- **Aim of the exercise**
Find the lines that contain the word "joints" and copy each one.

***** Data excerpt *****

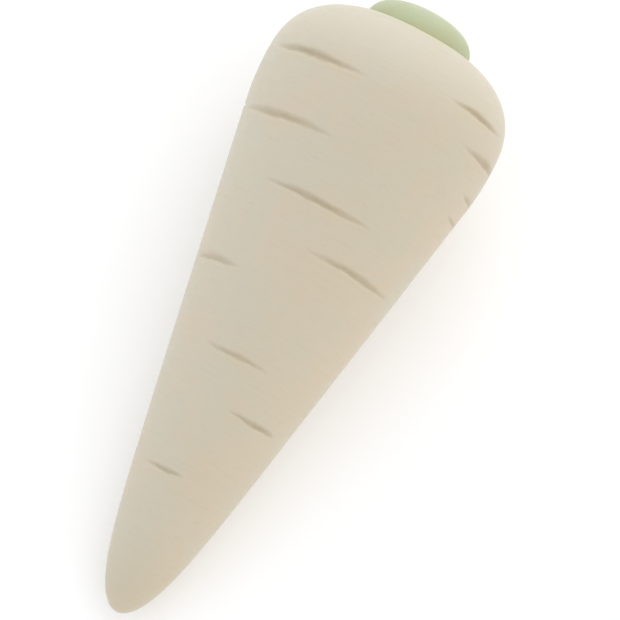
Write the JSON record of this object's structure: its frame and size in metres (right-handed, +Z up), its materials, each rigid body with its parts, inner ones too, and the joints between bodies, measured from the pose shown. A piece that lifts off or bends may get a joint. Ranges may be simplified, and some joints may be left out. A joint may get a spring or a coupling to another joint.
{
  "type": "parsnip",
  "caption": "Whole parsnip lying on its side: a stout cream root that tapers to a blunt tip, creased crosswise, with the green stub of its trimmed leaf stalks on the crown.",
  "frame": {"origin": "centre of the outline on the surface that the parsnip lies on, at the height of that surface", "axes": "+X from the tip to the crown along the level line that it lies on, +Z up from the surface, +Y to the left of the crown seen from the tip"},
  "size_m": [0.1673, 0.0641, 0.0641],
  "materials": {
    "root_skin": "matte",
    "stalk_green": "matte"
  },
  "bodies": {
    "root": {"taproot": "root_skin", "leaf_stub": "stalk_green"}
  },
  "joints": []
}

*****

- **Result of the task**
Write the JSON record of this object's structure: its frame and size in metres (right-handed, +Z up), its materials, each rigid body with its parts, inner ones too, and the joints between bodies, measured from the pose shown. A piece that lifts off or bends may get a joint. Ranges may be simplified, and some joints may be left out. A joint may get a spring or a coupling to another joint.
  "joints": []